While the North Korean crisis has been frustrating for Beijing, Wasserstrom said it hasn't all been bad news for Chinese leaders.
"With North Korea being more aggressive and testing nuclear weapons, the world has less time to pay attention to the South China Sea," he said.
The South China Sea has been a regional flashpoint for years, with islands in the disputed waters claimed by China, the Philippines, Vietnam and several other nations. To enforce its claims, China has reclaimed land and turned reefs into military bases despite international condemnation.
But the issue has fallen from the headlines in 2017, partly due to a China-friendly government in the Philippines under President Rodrigo Duterte and the United States' focus on North Korea.
"The strategic advantage seems to lie very much with the Chinese ... there are still a lot of disputes that need to be played out (but) the Chinese have basically been creating a scenario in the South China Sea which makes it much harder for anyone to push back against them," Mitter said.
'Power in the region will change'
Xu said it was clear Trump was clearly working toward a closer, friendlier relationship with China despite his harsh, populist anti-China rhetoric during the campaign.
"(But) with Xi's further strengthened power and Trump's uncertain political fortune at home and abroad, China's international rise seems to be certain," he said.
Trump's Asia trip is his big chance to win back nervous US diplomatic partners and allies in the Asia region, Mitter says.
Particularly important will be his speech to regional leaders in Da Nang, Vietnam during the APEC summit on November 10.

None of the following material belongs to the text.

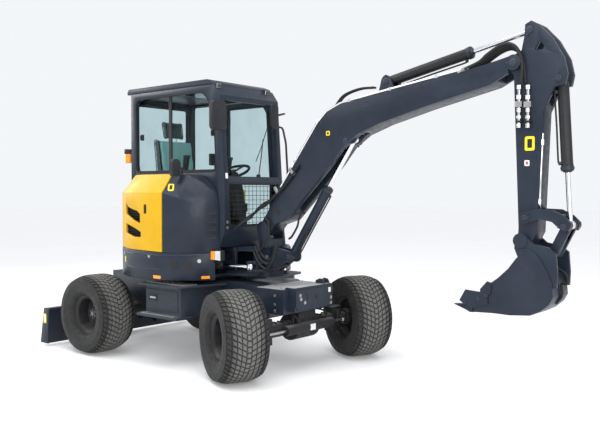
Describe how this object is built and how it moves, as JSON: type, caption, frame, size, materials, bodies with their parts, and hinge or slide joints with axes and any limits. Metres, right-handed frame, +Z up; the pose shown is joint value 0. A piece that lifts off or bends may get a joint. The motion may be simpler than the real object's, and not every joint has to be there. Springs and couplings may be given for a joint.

"If Trump essentially gives those states to understand that US presence in the region can no longer be guaranteed ... other countries will start to hedge now, for an alternative future in which the Chinese will be more powerful," he said.
There's already indications some members of Trump's administration are growing tired of China throwing its weight around.
In mid-October, just weeks before Trump's trip, US Secretary of State Rex Tillerson delivered a brutal denouncement of the Chinese government, accusing it of "undermining the international rules-based order."
But even if the next US President pivots back to Asia, or holds Beijing to account on human rights, or reasserts US military presence in the region, the gains China has made in 2017 will be hard to roll back.
"Whatever happens in two years, four years, eight years, the region will not stay still. Decisions will be made and the nature of power in the region will change, within months not years," he said.